Multipotent mesenchymal stem cells (MSCs) have been extensively evaluated in human medicine for their clinical applications in the repair of damaged tissues and in the treatment of chronic, degenerative inflammatory diseases because of their diverse wound healing and anti-inflammatory properties.

Our primary goal is to investigate the efficacy of autologous Bone Marrow MSCs (BM-MSCs) in alleviating the clinical signs associated with canine AD and the safety of BM-MSCs given that no prior safety study has been performed at our hospital. Our secondary goal is to investigate the feasibility of this protocol for future applications in larger scale randomized controlled double-blinded clinical trials.

For more information regarding this study, please visit: http://sites.tufts.edu/vetclinicaltrials/specialty/dermatology/

Vitamin D Status in Cats with Primary Hepatobiliary Disease

The liver performs an essential role in the absorption of dietary vitamin D and synthesis of the active form of vitamin D. Vitamin D deficiency is a known problem in people with liver disease and these patients routinely receive supplementation. Vitamin D deficiency has not been documented in cats with liver disease. Our goal is to determine if cats with primary liver disease have low levels of vitamin D. If they do this finding could lead to the development of clinical guidelines for vitamin D supplementation.

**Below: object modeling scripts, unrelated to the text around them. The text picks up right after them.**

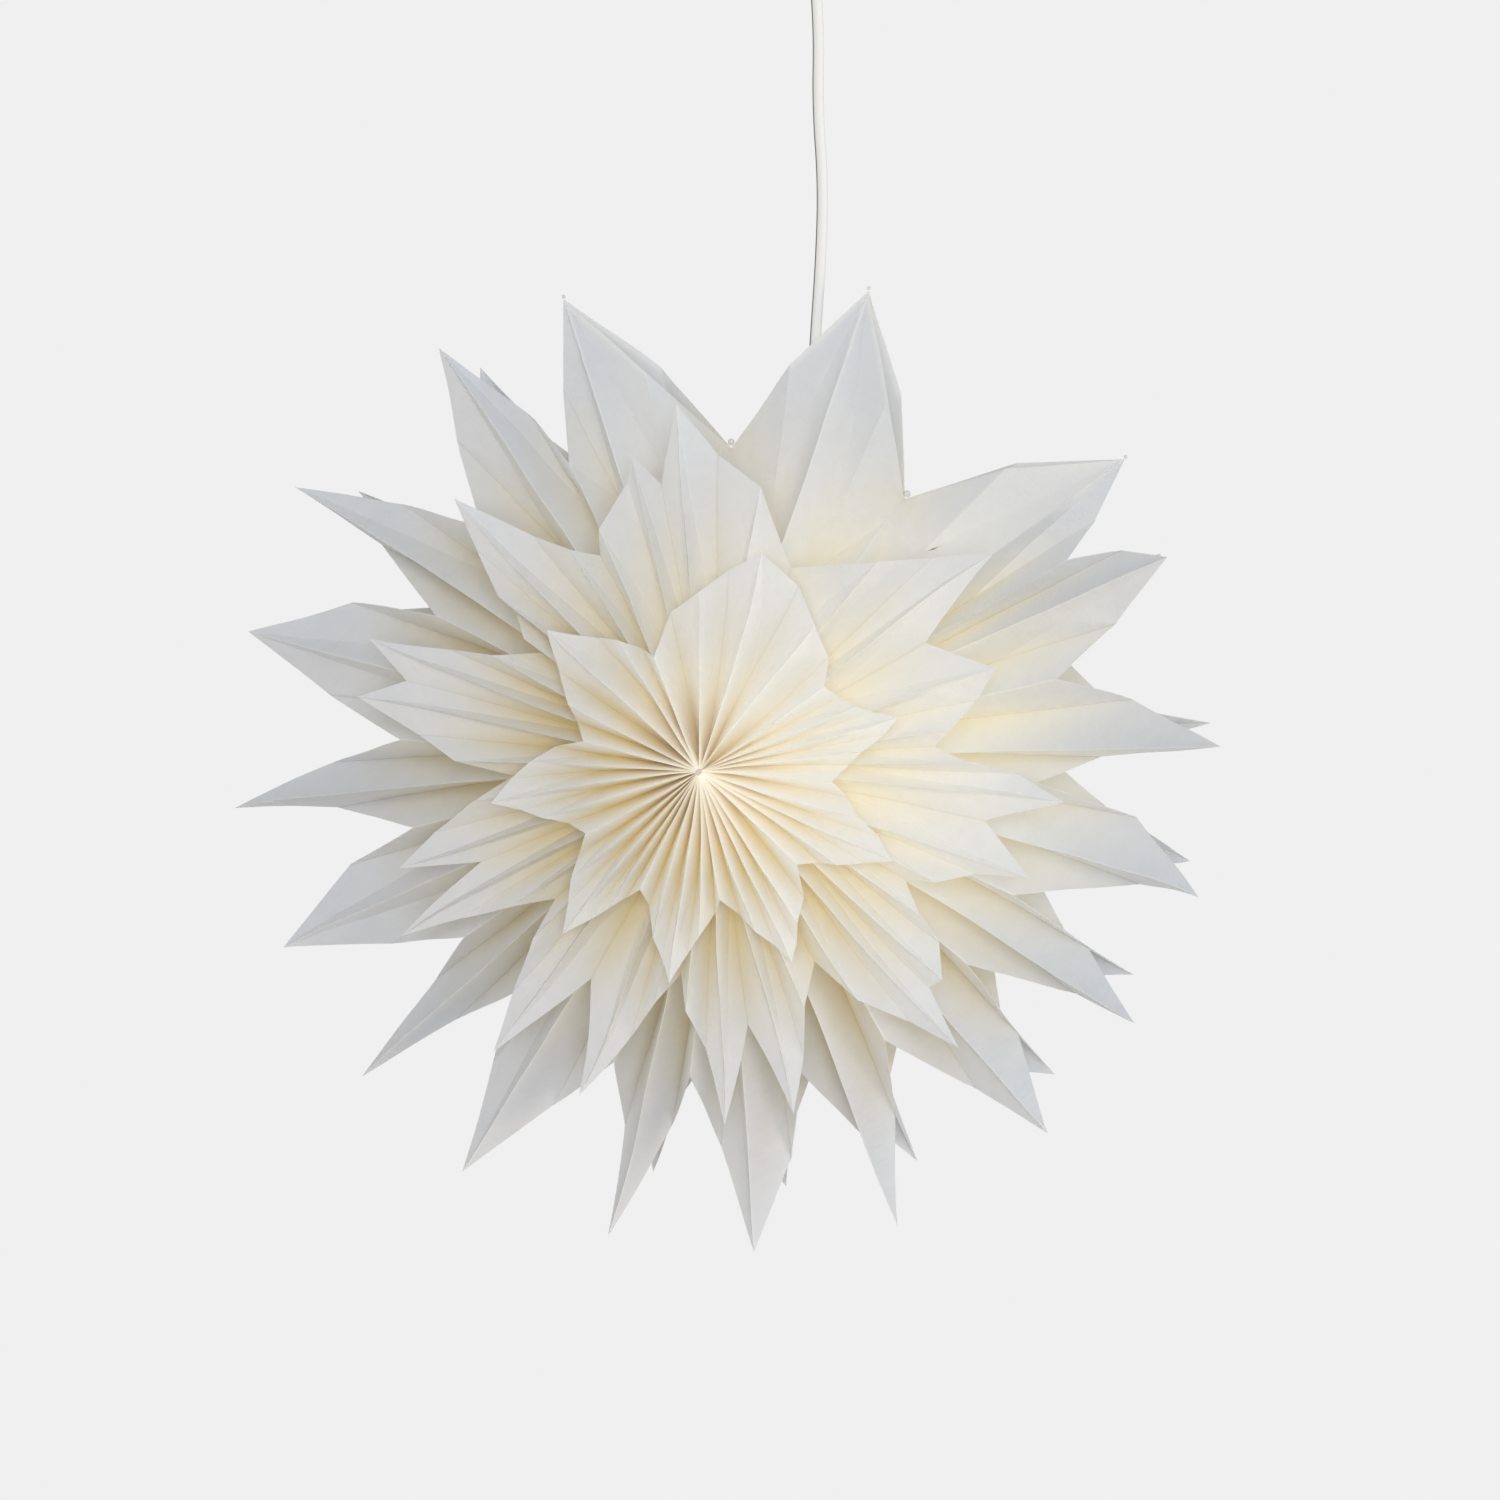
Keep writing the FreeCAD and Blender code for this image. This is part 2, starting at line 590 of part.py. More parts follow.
def cord():
    points = [vector(x, 0, z) for x, z in CORD_POINTS]
    radii = arc_radii(points)
    path = rounded_path(points, radii)
    tube = rod_along(path, CORD_RADIUS)
    expected = math.pi * CORD_RADIUS ** 2 * path.Length
    print("cord radii", [round(radius) for radius in radii])
    print("cord length", round(path.Length, 1), "volume share", round(tube.Volume / expected, 5))
    return tube


def closed_notches():
    """Places under the two closed notches where the hanger wire carries the paper."""
    places = []
    for row in LARGE_CUT:
        if row[5] == 1:
            angle, share = row[2]
            x, z = ray(angle, share * LARGE_REACH - WIRE_SEAT * WIRE_RADIUS)
            places.append(vector(STAR_X + x, 0, STAR_Z + z))
    return sorted(places, key=lambda place: place.x)


def hanger_wire():
    """Spring wire: a ring on the lampholder's dome and two arms up to the closed notches."""
    height = DOME_TOP + SEAT_GAP + WIRE_RADIUS
    ring_radius = CLAMP_RADIUS + SEAT_GAP + WIRE_RADIUS
    wire = Part.makeTorus(ring_radius, WIRE_RADIUS, vector(HOLDER_X, 0, height), UP)
    for side, notch in zip((-1, 1), closed_notches()):
        root = vector(HOLDER_X + side * ring_radius, 0, height)
        elbow = root + vector(side * WIRE_BEND * 2, 0, 0)
        beyond = notch + vector(side * WIRE_END, 0, 0)
        path = rounded_path([root, elbow, notch, beyond], [WIRE_BEND, WIRE_BEND])
        wire = wire.fuse(rod_along(path, WIRE_RADIUS))
    return wire


# ================================================================ ceiling fitting

def cup_side(outside, foot, low):
    """Foot, straight side and rounded shoulder of the cup, from the bore's edge to the ceiling."""
    height = -CUP_SIDE - low
    inward = outside - foot
    bend = (inward * inward + height * height) / (2 * inward)
    half = math.asin(height / bend) / 2 if bend > height else math.pi / 4
    middle = (outside - bend + bend * math.cos(half), -CUP_SIDE - bend * math.sin(half))
    return [(foot, low), (outside, -CUP_SIDE, middle), (outside, -SEAT_GAP)]


def ceiling_cup():
    """Domed cup, open to the ceiling, with a hole for the cord's bush at its foot."""
    bore = BUSH_RADIUS + SEAT_GAP
    low = -CUP_HEIGHT
    outside = cup_side(CUP_RADIUS, CUP_FOOT_RADIUS, low)
    inside = cup_side(CUP_RADIUS - CUP_WALL, CUP_FOOT_RADIUS, low + CUP_WALL)
    foot, shoulder, rim = inside
    back = [rim, shoulder[:2], (*foot, shoulder[2])]
    cup = turned([(bore, low), *outside, *back, (bore, low + CUP_WALL)])
    for side in (-1, 1):
        start = vector(side * (CUP_RADIUS - 4 * CUP_WALL), 0, side_screw_height())
        hole = Part.makeCylinder(SIDE_SCREW_RADIUS + SEAT_GAP, 6 * CUP_WALL, start, vector(side, 0, 0))
        cup = cup.cut(hole)
    return cup


def side_screw_height():
    return -STRAP_THICKNESS - STRAP_TAB * 0.6


def ceiling_strap():
    """Steel strap screwed to the ceiling, its two ends bent down to take the side screws."""
    strap = Part.makeBox(STRAP_LENGTH, STRAP_WIDTH, STRAP_THICKNESS,
                         vector(-STRAP_LENGTH / 2, -STRAP_WIDTH / 2, -STRAP_THICKNESS))
    for side in (-1, 1):
        inside = min(side * STRAP_LENGTH / 2, side * (STRAP_LENGTH / 2 - STRAP_THICKNESS))
        corner = vector(inside, -STRAP_WIDTH / 2, -STRAP_THICKNESS - STRAP_TAB)
        tab = Part.makeBox(STRAP_THICKNESS, STRAP_WIDTH, STRAP_TAB, corner)
        strap = strap.fuse(tab)
        start = vector(side * (STRAP_LENGTH / 2 - 2 * STRAP_THICKNESS), 0, side_screw_height())
        hole = Part.makeCylinder(SIDE_SCREW_RADIUS, 3 * STRAP_THICKNESS, start, vector(side, 0, 0))
        strap = strap.cut(hole)
    for side in (-1, 1):
        place = vector(side * SCREW_SPACING / 2, 0, -STRAP_THICKNESS)
        strap = strap.cut(Part.makeCylinder(SCREW_HOLE_RADIUS, STRAP_THICKNESS, place, UP))
    return strap.removeSplitter()


def cup_screws():
    """Two side screws that hold the cup on the strap's bent ends."""
    screws = []
    for side in (-1, 1):
        outward = vector(side, 0, 0)
        head = vector(side * (CUP_RADIUS + SEAT_GAP), 0, side_screw_height())
        inner = vector(side * (STRAP_LENGTH / 2 - 3 * STRAP_THICKNESS), 0, side_screw_height())
        length = head.distanceToPoint(inner) + SEAT_GAP
        stem = Part.makeCylinder(SIDE_SCREW_RADIUS, length, inner, outward)
        cap = Part.makeCylinder(SIDE_SCREW_HEAD, SIDE_SCREW_HEAD_LENGTH, head, outward)
        screws.append(stem.fuse(cap).removeSplitter())
    return Part.makeCompound(screws)


def cup_bush():
    """Flanged bush that holds the cord in the cup's foot."""
    low = -CUP_HEIGHT - SEAT_GAP
    return turned([
        (CORD_BORE, low - BUSH_FLANGE),
        (BUSH_FLANGE_RADIUS - BUSH_FLANGE / 2, low - BUSH_FLANGE),
        (BUSH_FLANGE_RADIUS, low),
        (BUSH_RADIUS, low),
        (BUSH_RADIUS, low + BUSH_LENGTH),
        (CORD_BORE, low + BUSH_LENGTH),
    ])


def terminal_block():
    """Block of wire clamps under the strap, above the cord's end."""
    length, width, height = BLOCK_SIZE
    corner = vector(-length / 2, -width / 2, -STRAP_THICKNESS - SEAT_GAP - height)
    block = Part.makeBox(length, width, height, corner)
    for place in (-1, 0, 1):
        start = vector(place * length / 3, -width / 2, corner.z + height / 2)
        block = block.cut(Part.makeCylinder(BLOCK_WIRE_RADIUS, width, start, vector(0, 1, 0)))
    return block


# ================================================================ output

def nodes():
    parts = {}
    parts.update(paper_half("front", -1, LARGE_REACH, 0.0))
    parts.update(paper_half("back", 1, LARGE_BACK_REACH, BACK_TURN))
    parts["glue_dots"] = glue_dots()
    parts["hanger_wire"] = hanger_wire()
    parts["bulb"] = bulb()
    parts["lampholder_shell"] = lampholder_shell()
    parts["lampholder_dome"] = lampholder_dome()
    parts["lampholder_sleeve"] = lampholder_sleeve()
    parts["contact_block"] = contact_block()
    parts["centre_contact"] = centre_contact()
    parts["cord_clamp"] = cord_clamp()
    parts["cord"] = cord()
    parts["ceiling_cup"] = ceiling_cup()
    parts["ceiling_strap"] = ceiling_strap()
    parts["cup_screws"] = cup_screws()
    parts["cup_bush"] = cup_bush()
    parts["terminal_block"] = terminal_block()
    return parts


def main():
    os.makedirs("parts", exist_ok=True)
    for name, shape in nodes().items():
        print(name, "valid" if shape.isValid() else "NOT VALID", round(shape.Volume, 1))
        shape.exportStep("parts/" + name + ".step")


main()
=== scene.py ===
"""Looks of the hanging paper star lamp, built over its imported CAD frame. Metres, +Z up, and
angles in degrees where nothing else is said."""

import math
import random

import bmesh
import bpy
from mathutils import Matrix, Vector, noise

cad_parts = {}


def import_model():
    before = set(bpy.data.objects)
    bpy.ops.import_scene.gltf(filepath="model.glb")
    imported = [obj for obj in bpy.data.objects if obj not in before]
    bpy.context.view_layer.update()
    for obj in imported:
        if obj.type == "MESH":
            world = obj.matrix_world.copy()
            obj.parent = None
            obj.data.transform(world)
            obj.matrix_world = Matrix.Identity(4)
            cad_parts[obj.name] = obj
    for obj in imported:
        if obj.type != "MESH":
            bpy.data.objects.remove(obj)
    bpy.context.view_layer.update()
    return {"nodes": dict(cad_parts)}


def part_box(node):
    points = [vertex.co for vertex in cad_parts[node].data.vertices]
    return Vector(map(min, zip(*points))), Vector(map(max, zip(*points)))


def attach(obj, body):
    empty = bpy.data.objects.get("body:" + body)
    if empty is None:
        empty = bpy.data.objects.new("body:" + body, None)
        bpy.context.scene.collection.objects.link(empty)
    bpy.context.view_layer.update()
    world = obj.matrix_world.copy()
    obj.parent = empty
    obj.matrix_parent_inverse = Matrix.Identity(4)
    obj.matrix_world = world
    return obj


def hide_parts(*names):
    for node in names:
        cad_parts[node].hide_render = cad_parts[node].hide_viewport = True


# ---------------------------------------------------------------- sizes
STAR = Vector((-0.039, 0.0, -0.540))   # the star's axis at its mid-plane
CAMERA_AZIMUTH = 15.0
CAMERA_ELEVATION = 10.0
CAMERA_DISTANCE = 2.6
CAMERA_HALF_ANGLE = 9.9                # half the angle of view
CAMERA_SHIFT = (0.0006, -0.0061)       # of the aim from the star's axis, to the right and up

PAPER = 0.00028                        # thickness of the paper's cut edge
FOLD_ANGLE = 18.0                      # a bend sharper than this between facets is a fold
RAY_ANGLE = 0.5                        # an edge this close to a ray from the axis runs outward
SMOOTHING = 3                          # subdivisions of a facet
BUCKLE = 0.0011                        # depth of the paper's slow unevenness
NOISE_SEED = 1                         # of that unevenness, so that every run gives the same
SHEET_SEED_STEP = 7                    # between the seeds of one half's sheets
BUCKLE_RATE = 22.0                     # its waves in a metre
BUCKLE_START = 0.12                    # how far from the axis it has its full depth
# The folds are bunched unevenly round the knot, by waves: times round, turn in radians, phase.
GATHERS = ((7, 0.050, 0.6), (12, 0.032, 2.1))
GATHER_REACH = 0.11                    # how far from the axis they are bunched
TIP_RISE = 0.004                       # a tip stands out this much from the rim beside it
CURL_LENGTH = 0.045                    # length of a tip that can curl
CURL_MOST = 0.003                      # furthest that a tip curls off its ridge

FLOOR_DROP = 3.0                       # from the star down to the floor
FLOOR_SIZE = 60.0
BACKDROP = (0.871, 0.871, 0.871)       # tone of the floor and of what lies behind it

CORD_RADIUS = 0.0033
CORD_SHADE_SIDE = (-0.966, -0.259, 0.0)   # the side of the cord that is in shade
# From the lampholder up to the ceiling cup: x and z, in the plane y = 0.
CORD_POINTS = [
    (-0.0050, -0.455),
    (-0.0050, -0.426),
    (-0.0043, -0.392),
    (-0.0014, -0.352),
    (0.0012, -0.304),
    (0.0049, -0.250),
    (0.0062, -0.206),
    (0.0026, -0.160),
    (0.0034, -0.117),
    (0.0000, -0.075),
    (0.0000, -0.034),
]

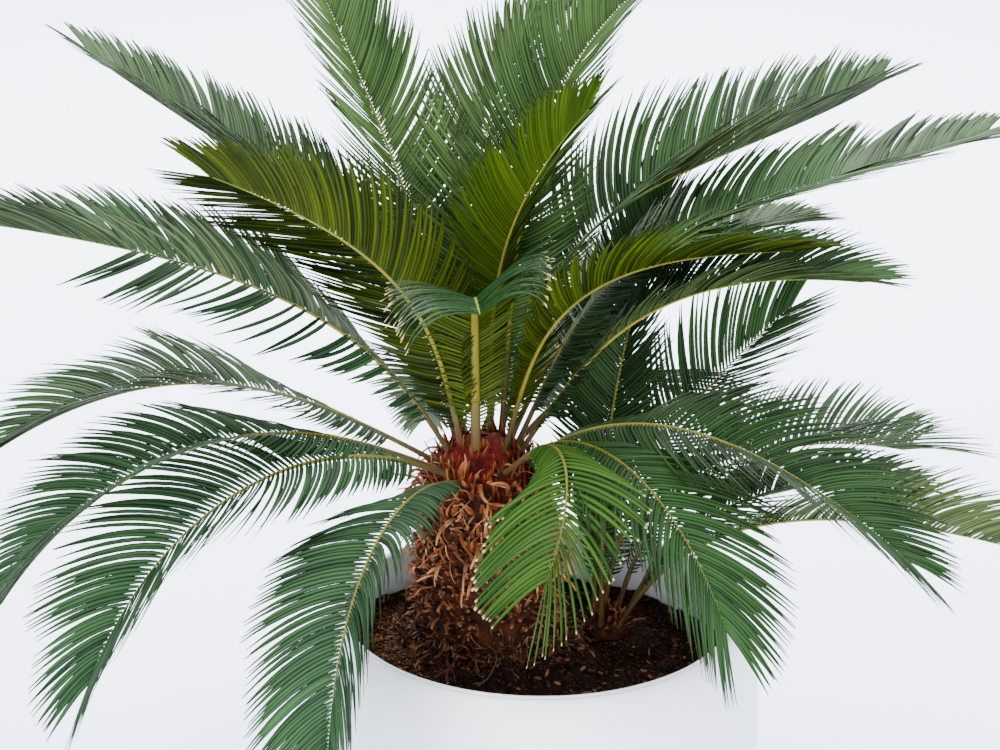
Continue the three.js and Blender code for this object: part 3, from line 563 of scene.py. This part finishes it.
# Crown, side of it that the frond grows from, heading, rise at the foot and droop at the
# tip, where and how sharply it bends, sideways swing, length, longest leaflet, roll, keel
# of its rows, share of bare stalk, share of its rows that is left where its end was cut
# off, pitch and width of its leaflets, and green. Angles are degrees.
FRONDS = [Frond(*row) for row in (
    ("main", 160, 165, 73, 26, 0.33, 4.0, -14, 870, 155, -5, 36, 0.14, 1, 5.7, 6.2, "deep"),
    ("main", 134, 125, 73, 43, 0.5, 2.0, 0, 845, 155, 10, 42, 0.14, 1, 5.8, 7, "mid"),
    ("main", 218, 200, 78, 26, 0.5, 3.0, 0, 625, 150, -62, 22, 0.14, 1, 5.4, 6.2, "olive"),
    ("main", 186, 186, 60, 8, 0.42, 2.0, -10, 800, 165, -10, 42, 0.14, 1, 6, 6.8, "cool"),
    ("main", 184, 190, 32, -32, 0.76, 2.6, 0, 710, 150, -3, 25, 0.16, 1, 6.3, 5.9, "deep"),
    ("main", 204, 200, 28, -54, 0.8, 2.0, 0, 760, 155, -3, 26, 0.16, 1, 6.3, 5.9, "cool"),
    ("main", 222, 207, 28, -66, 0.8, 1.6, 0, 705, 175, 10, 27, 0.12, 1, 7.3, 6.4, "cool"),
    ("main", 244, 240, 20, -86, 0.5, 1.8, 10, 630, 145, -14, 33, 0.09, 1, 6, 6.6, "cool"),
    ("main", 250, 268, 86, 0, 0.6, 5.0, 8, 440, 160, -12, 38, 0.16, 0.45, 5.6, 4.4, "tuft"),
    ("main", 75, 320, 89, 47, 0.62, 3.3, 0, 590, 130, 10, 32, 0.2, 1, 5.6, 6.0, "yellow_backlit"),
    ("main", 44, 62, 82, 24, 0.75, 3.0, -35, 855, 155, -14, 42, 0.14, 1, 5.8, 6.8, "mid"),
    ("main", 108, 100, 86, 30, 0.6, 2.0, -70, 750, 150, 0, 40, 0.16, 1, 6, 6.6, "mid"),
    ("main", 20, 20, 77, 8, 0.35, 4.5, 30, 965, 180, 0, 46, 0.14, 1, 5.8, 6.0, "deep"),
    ("main", 358, 0, 67, 7, 0.36, 3.8, 40, 975, 155, 0, 27, 0.14, 1, 5.8, 6.4, "deep"),
    ("main", 318, 332, 75, 0, 0.55, 3.0, 34, 620, 140, 8, 30, 0.14, 1, 5.4, 6.2, "olive"),
    ("main", 338, 350, 58, -2, 0.62, 3.0, 0, 630, 140, 0, 32, 0.16, 1, 6.0, 6.0, "deep"),
    ("main", 352, 344, 38, -38, 0.4, 1.8, 0, 650, 165, -10, 24, 0.12, 1, 5.6, 5.2, "deep"),
    ("main", 324, 316, 44, -62, 0.48, 1.8, 0, 520, 170, 0, 12, 0.12, 1, 6.3, 6.6, "deep"),
    ("main", 300, 307, 40, -66, 0.51, 4.0, -93, 393, 126, -8, 21, 0.38, 0.84, 7.6, 6.6, "fresh"),
    ("main", 42, 36, 60, -6, 0.5, 2.0, 0, 690, 150, 0, 32, 0.18, 1, 6.3, 6.4, "deep"),
    ("main", 68, 62, 52, -30, 0.5, 2.0, 0, 740, 150, 0, 28, 0.18, 1, 6.3, 6.4, "deep"),
    ("main", 84, 86, 30, -45, 0.6, 2.0, 0, 700, 150, 0, 25, 0.16, 1, 6.3, 6.4, "deep"),
    ("main", 100, 106, 54, -28, 0.5, 2.0, 0, 740, 150, 0, 28, 0.18, 1, 6.3, 6.4, "deep"),
    ("main", 118, 132, 60, 4, 0.5, 2.0, 0, 640, 150, 0, 32, 0.18, 1, 6.3, 6.4, "deep"),
    ("main", 122, 98, 28, -50, 0.5, 2.0, 0, 560, 150, 0, 28, 0.16, 1, 6.3, 6.4, "deep"),
    ("main", 52, 48, 28, -50, 0.5, 2.0, 0, 620, 150, 0, 28, 0.16, 1, 6.3, 6.4, "deep"),
    ("shoot", 306, 2, 60, -16, 0.36, 2.0, 0, 705, 160, 30, 44, 0.22, 0.8, 7.2, 5.2, "mid"),
    ("shoot", 60, 25, 74, -18, 0.45, 2.0, 0, 668, 165, 0, 40, 0.25, 0.8, 7.0, 5.4, "deep"),
    ("shoot", 115, 20, 80, 36, 0.6, 2.0, 0, 600, 150, -30, 30, 0.3, 1, 6.8, 5.4, "deep"),
    ("shoot", 235, 56, 90, 60, 0.5, 4.0, 0, 740, 130, 0, 35, 0.3, 1, 6.3, 6.4, "deep"),
    ("shoot", 172, 84, 80, 10, 0.6, 2.5, 0, 600, 130, 0, 30, 0.3, 1, 6.3, 6.4, "deep"),
    ("shoot", 5, 12, 66, -12, 0.5, 2.0, 0, 560, 130, 0, 28, 0.25, 1, 6.3, 6.4, "deep"),
)]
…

For more information regarding this study, please visit: http://sites.tufts.edu/vetclinicaltrials/specialty/internal-medicine/

Administration of Pimobendan to Cats with Chronic Kidney Disease (CKD)

A common concurrent condition often appreciated in feline CKD patients is cardiac disease. High rate fluid therapy to treat azotemia puts these patients at risk for congestive heart failure (CHF). Anecdotally at Tufts, an improvement in azotemia, appetite and attitude has been noted in cats treated for cardiac disease with pimobendan that also have kidney disease. We would like to assess tolerability of pimobendan and possible benefits in patients with CKD, IRIS stage 3 or 4. Investigating these initial clinical observations with a larger study will help establish whether pimobendan could be a novel treatment for cats with kidney disease. Benefits could include decreased hospitalization time, improved appetite, improved kidney perfusion with reduced azotemia, and the ability to treat kidney disease while simultaneously protecting against CHF in patients with concurrent cardiac disease.